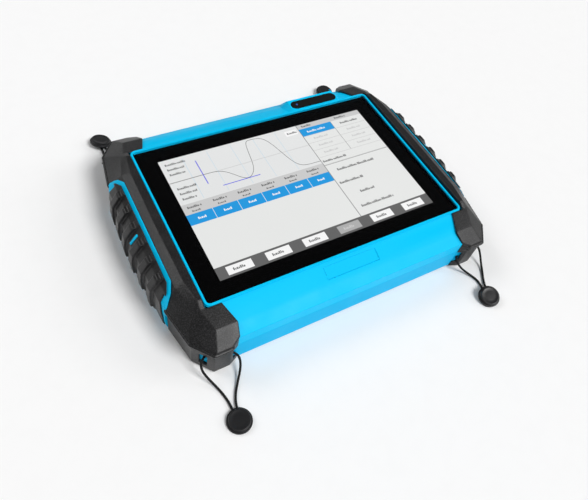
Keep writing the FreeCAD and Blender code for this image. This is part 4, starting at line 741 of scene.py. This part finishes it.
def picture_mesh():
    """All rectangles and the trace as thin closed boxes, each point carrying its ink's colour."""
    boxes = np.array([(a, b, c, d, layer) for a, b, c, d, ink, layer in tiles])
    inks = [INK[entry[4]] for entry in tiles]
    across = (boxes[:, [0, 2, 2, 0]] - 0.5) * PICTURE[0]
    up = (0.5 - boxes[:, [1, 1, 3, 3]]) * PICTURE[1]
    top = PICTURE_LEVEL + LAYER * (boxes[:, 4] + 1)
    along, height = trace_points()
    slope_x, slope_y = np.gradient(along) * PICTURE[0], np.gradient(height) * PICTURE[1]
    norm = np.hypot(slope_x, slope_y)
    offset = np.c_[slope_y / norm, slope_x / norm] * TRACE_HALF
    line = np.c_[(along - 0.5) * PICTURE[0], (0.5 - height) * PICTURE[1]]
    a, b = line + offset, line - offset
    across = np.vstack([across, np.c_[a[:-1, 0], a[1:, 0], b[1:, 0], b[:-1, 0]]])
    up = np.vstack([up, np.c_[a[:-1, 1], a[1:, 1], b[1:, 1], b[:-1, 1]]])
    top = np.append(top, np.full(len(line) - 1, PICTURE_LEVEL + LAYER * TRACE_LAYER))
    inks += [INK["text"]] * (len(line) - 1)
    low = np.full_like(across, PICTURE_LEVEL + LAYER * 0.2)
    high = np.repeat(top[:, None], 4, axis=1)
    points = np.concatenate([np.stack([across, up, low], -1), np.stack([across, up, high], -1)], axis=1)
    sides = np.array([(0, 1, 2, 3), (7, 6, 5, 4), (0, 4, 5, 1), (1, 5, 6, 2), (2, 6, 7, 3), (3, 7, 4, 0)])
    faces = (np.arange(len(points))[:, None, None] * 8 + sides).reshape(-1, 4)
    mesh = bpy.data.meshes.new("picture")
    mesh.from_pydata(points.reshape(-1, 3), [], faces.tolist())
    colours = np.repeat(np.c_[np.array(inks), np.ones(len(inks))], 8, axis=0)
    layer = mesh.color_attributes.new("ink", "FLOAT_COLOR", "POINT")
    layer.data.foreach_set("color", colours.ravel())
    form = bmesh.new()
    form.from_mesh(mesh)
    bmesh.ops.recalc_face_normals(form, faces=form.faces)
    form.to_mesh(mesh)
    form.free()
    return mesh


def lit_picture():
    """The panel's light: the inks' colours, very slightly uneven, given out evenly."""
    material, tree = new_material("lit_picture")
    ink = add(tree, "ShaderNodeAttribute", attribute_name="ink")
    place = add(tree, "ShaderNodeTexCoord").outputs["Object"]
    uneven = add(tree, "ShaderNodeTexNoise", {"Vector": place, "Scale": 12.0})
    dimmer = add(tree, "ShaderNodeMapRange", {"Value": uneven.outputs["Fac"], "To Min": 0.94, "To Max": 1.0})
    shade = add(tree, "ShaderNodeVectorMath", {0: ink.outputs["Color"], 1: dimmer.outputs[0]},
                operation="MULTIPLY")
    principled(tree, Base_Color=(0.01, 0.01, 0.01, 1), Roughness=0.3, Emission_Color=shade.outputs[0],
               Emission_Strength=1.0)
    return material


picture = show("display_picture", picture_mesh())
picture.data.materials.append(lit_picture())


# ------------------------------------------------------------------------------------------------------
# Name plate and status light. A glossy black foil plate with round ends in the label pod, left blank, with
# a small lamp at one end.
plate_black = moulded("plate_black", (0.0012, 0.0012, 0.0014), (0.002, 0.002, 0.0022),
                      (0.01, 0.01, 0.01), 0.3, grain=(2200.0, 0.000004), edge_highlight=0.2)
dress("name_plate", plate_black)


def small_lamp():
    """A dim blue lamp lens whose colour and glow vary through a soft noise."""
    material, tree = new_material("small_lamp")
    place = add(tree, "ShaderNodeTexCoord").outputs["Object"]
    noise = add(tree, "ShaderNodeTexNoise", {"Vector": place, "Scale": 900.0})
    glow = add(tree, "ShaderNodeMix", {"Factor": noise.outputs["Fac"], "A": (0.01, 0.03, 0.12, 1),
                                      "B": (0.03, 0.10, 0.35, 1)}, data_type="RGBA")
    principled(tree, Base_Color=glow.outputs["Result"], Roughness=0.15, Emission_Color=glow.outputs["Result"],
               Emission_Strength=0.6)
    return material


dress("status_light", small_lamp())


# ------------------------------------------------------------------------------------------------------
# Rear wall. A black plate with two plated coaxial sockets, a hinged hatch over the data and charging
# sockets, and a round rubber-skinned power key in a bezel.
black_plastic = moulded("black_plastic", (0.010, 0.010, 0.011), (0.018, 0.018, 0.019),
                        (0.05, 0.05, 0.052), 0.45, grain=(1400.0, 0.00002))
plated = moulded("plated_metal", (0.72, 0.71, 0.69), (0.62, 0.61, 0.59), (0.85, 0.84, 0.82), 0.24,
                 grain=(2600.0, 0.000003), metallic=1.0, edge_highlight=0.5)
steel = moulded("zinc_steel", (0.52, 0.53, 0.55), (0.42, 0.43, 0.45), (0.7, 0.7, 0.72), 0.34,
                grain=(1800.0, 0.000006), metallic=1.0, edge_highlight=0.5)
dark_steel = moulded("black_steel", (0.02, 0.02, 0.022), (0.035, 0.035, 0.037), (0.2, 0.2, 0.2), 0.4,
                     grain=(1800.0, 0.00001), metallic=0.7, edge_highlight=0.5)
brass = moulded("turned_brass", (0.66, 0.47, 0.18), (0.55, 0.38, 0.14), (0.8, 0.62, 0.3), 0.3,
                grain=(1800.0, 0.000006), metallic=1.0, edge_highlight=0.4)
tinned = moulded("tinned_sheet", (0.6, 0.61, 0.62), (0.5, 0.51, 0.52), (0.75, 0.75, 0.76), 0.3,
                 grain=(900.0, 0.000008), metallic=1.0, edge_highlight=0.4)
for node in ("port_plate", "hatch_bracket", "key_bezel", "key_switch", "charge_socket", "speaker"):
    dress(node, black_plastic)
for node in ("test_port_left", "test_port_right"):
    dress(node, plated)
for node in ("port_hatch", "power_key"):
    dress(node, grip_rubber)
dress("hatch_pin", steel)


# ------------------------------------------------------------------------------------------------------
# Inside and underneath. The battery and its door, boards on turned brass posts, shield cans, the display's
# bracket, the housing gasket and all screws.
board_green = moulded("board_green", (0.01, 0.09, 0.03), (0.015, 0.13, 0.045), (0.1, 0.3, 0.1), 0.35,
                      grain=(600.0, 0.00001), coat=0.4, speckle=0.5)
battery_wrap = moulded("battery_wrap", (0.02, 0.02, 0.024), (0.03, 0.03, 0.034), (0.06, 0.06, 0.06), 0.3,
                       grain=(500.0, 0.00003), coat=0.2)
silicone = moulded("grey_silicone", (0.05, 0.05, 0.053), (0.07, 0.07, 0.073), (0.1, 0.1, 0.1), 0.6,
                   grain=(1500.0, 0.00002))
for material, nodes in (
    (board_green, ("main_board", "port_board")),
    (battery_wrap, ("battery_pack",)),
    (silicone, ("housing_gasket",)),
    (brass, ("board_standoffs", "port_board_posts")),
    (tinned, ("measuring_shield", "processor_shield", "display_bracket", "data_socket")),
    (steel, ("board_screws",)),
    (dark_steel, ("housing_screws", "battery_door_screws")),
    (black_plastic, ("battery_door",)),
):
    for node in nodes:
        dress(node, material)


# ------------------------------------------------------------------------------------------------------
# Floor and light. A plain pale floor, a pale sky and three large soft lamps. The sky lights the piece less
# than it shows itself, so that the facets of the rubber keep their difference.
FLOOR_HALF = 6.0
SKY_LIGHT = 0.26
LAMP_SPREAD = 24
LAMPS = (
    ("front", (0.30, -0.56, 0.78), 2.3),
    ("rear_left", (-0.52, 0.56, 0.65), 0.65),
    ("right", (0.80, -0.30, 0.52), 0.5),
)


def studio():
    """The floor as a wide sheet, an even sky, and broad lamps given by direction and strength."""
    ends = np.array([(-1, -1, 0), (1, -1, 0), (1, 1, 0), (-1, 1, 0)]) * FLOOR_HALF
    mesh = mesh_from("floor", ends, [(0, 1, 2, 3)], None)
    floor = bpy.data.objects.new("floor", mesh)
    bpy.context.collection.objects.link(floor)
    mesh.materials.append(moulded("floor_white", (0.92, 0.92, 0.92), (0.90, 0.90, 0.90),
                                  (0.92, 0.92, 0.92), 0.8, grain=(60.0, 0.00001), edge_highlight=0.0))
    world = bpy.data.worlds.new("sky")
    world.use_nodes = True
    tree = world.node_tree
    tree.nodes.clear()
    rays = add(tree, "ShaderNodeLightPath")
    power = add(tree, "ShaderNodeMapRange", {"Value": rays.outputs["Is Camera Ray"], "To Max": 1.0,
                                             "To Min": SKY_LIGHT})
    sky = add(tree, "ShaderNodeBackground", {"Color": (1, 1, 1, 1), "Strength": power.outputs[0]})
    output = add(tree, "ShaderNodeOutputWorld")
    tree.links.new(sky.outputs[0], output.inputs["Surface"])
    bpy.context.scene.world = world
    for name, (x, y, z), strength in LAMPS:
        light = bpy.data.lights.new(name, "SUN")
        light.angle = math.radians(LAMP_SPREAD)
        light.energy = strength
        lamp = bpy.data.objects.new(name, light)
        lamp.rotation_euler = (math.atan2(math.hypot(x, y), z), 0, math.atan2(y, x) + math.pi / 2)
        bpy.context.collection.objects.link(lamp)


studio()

****************

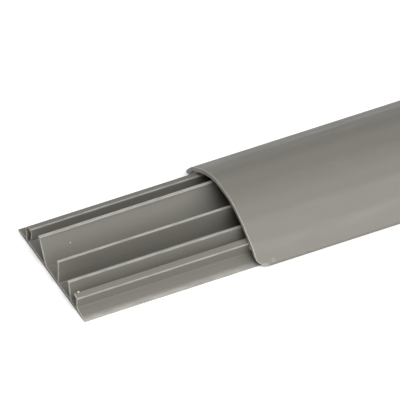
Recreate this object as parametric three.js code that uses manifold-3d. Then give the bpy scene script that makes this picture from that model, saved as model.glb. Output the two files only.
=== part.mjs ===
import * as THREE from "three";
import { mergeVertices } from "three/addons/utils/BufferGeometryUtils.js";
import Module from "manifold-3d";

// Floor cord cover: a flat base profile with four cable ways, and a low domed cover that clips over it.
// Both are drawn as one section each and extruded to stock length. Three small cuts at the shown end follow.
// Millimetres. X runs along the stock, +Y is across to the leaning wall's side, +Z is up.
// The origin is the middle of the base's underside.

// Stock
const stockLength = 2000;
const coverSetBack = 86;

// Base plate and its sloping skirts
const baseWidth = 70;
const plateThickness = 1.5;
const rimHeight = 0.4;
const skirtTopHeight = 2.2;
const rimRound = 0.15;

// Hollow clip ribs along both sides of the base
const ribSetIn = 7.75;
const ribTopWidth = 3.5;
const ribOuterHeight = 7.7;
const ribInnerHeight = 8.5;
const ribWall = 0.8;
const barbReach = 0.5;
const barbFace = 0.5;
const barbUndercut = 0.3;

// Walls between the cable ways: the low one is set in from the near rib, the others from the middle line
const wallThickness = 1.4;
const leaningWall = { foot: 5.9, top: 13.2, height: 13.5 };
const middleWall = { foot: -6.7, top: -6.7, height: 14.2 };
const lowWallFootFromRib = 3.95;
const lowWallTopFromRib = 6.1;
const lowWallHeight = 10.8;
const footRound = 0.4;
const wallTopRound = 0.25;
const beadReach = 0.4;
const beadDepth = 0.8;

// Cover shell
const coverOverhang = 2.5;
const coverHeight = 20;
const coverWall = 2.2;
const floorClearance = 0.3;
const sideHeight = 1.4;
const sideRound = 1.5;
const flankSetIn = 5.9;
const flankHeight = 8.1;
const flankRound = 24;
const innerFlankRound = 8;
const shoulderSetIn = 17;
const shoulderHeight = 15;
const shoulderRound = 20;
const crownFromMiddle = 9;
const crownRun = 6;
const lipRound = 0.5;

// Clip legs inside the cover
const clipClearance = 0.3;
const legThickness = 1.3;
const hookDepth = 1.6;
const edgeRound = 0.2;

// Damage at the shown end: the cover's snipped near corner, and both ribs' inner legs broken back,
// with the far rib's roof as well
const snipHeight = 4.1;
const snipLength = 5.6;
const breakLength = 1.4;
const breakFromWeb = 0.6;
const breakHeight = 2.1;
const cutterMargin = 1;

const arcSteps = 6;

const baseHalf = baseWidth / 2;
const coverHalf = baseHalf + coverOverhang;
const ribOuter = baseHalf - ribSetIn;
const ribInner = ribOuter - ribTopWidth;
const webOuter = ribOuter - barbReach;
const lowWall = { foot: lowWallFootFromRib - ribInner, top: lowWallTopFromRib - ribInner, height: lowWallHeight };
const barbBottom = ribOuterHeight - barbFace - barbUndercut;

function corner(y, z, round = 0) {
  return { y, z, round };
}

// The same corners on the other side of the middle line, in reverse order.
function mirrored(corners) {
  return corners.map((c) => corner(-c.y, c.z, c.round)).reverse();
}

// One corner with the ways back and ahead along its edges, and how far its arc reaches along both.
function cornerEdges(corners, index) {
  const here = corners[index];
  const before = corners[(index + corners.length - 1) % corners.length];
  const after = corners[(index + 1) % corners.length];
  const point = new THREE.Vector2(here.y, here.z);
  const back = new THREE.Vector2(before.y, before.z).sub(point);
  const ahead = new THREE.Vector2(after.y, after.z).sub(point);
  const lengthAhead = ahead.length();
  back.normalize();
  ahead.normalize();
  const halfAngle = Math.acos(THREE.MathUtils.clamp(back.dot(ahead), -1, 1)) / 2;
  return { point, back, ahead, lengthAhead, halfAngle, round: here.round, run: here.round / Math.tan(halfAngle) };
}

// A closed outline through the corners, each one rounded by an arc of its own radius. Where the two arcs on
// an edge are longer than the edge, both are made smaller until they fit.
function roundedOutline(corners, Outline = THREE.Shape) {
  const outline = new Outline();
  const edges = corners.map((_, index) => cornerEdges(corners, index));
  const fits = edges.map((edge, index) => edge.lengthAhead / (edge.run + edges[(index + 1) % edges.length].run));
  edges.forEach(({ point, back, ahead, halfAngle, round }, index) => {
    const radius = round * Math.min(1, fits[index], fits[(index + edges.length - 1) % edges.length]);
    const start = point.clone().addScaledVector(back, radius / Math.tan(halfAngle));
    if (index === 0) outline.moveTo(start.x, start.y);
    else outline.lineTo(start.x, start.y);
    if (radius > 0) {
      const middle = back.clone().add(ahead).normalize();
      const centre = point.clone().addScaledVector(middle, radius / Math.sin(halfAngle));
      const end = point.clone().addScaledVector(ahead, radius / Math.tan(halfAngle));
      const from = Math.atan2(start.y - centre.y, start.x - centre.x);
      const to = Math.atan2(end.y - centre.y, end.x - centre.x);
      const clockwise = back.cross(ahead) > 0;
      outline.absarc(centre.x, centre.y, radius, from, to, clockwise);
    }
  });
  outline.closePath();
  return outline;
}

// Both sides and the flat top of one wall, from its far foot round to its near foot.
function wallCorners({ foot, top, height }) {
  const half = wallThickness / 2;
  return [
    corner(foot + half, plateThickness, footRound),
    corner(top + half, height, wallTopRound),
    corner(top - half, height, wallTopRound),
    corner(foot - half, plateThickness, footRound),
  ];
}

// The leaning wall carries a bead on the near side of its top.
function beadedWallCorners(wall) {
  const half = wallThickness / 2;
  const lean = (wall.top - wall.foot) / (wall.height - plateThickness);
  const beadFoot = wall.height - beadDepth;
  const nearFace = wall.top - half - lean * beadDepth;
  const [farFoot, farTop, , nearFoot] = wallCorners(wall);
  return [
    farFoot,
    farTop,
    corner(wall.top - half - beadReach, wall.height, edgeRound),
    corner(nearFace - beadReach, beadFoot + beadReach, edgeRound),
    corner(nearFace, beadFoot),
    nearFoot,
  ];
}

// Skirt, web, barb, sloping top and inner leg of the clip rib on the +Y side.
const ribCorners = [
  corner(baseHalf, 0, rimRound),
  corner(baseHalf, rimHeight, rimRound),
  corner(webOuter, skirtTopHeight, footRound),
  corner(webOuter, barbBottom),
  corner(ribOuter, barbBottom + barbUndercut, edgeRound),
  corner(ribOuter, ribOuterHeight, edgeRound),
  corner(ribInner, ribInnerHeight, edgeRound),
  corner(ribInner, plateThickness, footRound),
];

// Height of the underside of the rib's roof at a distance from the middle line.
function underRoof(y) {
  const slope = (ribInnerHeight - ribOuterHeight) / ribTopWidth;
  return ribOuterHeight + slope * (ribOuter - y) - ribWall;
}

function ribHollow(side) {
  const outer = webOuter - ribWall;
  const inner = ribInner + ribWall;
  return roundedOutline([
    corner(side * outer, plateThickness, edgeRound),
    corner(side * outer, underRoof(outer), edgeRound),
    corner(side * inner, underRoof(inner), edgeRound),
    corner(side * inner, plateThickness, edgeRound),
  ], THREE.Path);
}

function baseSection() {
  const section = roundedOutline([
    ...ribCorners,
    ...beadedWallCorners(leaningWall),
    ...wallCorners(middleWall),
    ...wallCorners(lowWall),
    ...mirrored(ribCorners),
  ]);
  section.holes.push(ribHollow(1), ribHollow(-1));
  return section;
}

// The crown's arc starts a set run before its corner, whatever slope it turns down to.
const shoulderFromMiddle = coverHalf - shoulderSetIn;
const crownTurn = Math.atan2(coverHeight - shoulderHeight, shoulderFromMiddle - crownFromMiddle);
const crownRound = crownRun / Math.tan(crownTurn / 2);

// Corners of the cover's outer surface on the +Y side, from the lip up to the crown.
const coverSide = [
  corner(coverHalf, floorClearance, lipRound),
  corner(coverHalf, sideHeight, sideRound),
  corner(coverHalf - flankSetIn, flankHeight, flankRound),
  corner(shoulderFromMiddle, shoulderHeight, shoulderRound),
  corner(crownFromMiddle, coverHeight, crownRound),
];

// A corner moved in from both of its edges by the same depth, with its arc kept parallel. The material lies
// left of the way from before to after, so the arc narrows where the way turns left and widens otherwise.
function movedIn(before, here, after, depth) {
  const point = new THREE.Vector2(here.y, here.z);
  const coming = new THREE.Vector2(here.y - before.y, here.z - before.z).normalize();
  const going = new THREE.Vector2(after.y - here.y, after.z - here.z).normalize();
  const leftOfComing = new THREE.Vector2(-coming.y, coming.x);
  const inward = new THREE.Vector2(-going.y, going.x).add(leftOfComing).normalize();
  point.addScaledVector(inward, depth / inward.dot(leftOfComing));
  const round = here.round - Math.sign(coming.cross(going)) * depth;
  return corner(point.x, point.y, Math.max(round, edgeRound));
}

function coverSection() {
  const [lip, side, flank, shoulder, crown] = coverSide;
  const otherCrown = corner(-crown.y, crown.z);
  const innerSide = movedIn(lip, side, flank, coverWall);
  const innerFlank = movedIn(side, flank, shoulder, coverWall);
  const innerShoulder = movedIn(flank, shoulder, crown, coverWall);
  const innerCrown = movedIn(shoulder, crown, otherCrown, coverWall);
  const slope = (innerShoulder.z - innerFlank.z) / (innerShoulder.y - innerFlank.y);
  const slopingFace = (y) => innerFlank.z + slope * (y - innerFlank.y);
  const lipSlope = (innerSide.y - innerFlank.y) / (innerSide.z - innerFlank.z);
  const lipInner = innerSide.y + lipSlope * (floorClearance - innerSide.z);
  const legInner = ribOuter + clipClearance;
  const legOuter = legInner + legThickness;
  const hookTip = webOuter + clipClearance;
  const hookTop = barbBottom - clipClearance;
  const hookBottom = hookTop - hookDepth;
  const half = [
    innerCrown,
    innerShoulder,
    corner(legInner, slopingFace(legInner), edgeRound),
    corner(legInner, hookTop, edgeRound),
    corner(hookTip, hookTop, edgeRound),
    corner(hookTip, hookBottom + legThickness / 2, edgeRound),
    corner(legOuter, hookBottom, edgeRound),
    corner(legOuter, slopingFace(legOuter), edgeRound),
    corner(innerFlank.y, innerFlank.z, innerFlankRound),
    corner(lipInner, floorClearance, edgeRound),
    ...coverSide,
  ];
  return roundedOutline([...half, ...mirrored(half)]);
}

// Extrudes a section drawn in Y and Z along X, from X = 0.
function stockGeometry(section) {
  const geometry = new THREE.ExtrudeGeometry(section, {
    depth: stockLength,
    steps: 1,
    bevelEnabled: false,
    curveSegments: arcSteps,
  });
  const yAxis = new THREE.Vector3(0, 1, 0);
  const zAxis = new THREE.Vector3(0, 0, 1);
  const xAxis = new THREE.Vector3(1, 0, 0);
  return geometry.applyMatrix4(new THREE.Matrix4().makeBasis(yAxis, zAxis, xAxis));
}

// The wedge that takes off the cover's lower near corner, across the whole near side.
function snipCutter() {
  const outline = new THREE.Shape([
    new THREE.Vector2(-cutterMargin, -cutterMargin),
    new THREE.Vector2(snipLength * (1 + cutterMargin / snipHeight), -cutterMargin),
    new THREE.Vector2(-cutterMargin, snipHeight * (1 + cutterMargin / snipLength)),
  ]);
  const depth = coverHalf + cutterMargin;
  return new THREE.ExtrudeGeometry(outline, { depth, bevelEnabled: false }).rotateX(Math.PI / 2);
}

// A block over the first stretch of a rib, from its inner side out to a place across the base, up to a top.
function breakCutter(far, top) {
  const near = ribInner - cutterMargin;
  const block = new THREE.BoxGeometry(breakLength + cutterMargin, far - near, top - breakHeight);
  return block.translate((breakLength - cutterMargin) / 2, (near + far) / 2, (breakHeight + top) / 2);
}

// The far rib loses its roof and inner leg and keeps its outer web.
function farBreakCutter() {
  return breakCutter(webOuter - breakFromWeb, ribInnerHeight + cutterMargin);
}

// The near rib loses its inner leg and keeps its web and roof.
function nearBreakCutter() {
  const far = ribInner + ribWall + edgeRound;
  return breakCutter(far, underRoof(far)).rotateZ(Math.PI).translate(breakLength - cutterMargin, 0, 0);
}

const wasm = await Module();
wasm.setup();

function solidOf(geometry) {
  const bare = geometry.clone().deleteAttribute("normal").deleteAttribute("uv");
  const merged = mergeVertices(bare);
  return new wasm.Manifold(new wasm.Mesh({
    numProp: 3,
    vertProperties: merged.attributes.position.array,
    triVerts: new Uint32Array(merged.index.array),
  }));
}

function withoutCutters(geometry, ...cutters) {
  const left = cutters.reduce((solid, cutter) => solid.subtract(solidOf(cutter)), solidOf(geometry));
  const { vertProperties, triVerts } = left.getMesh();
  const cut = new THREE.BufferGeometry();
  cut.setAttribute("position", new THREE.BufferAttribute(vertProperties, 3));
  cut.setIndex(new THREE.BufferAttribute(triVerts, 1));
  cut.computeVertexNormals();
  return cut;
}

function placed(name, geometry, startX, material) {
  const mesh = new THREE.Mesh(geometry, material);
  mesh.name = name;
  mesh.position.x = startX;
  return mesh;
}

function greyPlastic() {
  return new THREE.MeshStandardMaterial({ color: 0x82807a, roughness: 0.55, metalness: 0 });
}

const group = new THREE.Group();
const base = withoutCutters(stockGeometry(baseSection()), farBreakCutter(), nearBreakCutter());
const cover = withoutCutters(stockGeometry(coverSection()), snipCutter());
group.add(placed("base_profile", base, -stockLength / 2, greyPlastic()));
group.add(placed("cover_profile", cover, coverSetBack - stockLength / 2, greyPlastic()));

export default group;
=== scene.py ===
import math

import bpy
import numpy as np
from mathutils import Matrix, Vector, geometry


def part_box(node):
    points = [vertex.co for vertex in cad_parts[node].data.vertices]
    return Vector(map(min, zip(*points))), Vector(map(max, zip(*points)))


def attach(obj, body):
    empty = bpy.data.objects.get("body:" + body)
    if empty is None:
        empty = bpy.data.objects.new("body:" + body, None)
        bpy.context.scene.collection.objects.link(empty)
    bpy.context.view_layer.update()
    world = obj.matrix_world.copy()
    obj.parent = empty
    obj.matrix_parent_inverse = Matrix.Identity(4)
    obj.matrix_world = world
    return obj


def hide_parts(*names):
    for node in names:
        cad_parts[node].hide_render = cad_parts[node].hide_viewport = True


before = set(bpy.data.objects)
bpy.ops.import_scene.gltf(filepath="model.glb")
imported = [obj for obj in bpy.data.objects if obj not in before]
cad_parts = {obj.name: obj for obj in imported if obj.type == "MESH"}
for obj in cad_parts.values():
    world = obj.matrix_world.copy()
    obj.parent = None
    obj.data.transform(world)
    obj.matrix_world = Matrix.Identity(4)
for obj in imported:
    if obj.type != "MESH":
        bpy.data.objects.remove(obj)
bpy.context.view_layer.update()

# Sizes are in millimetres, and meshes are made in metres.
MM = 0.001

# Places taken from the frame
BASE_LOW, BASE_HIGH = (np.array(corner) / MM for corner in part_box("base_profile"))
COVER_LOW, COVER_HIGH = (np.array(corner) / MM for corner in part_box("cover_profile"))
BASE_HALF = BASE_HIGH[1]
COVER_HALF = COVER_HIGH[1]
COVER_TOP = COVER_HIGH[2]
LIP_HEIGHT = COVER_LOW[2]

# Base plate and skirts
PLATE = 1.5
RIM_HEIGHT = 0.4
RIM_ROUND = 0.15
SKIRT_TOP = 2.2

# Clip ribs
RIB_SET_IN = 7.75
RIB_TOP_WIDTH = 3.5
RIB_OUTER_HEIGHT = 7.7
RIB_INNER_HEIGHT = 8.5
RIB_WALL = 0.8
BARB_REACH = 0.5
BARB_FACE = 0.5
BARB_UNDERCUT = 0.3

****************

_Short task_.
Above is a listing; print exactly its lines from the one with "const group = new THREE.Group();" through the one with "points = [vertex.co", and no other lines.

_Output for this task_.
const group = new THREE.Group();
const base = withoutCutters(stockGeometry(baseSection()), farBreakCutter(), nearBreakCutter());
const cover = withoutCutters(stockGeometry(coverSection()), snipCutter());
group.add(placed("base_profile", base, -stockLength / 2, greyPlastic()));
group.add(placed("cover_profile", cover, coverSetBack - stockLength / 2, greyPlastic()));

export default group;
=== scene.py ===
import math

import bpy
import numpy as np
from mathutils import Matrix, Vector, geometry


def part_box(node):
    points = [vertex.co for vertex in cad_parts[node].data.vertices]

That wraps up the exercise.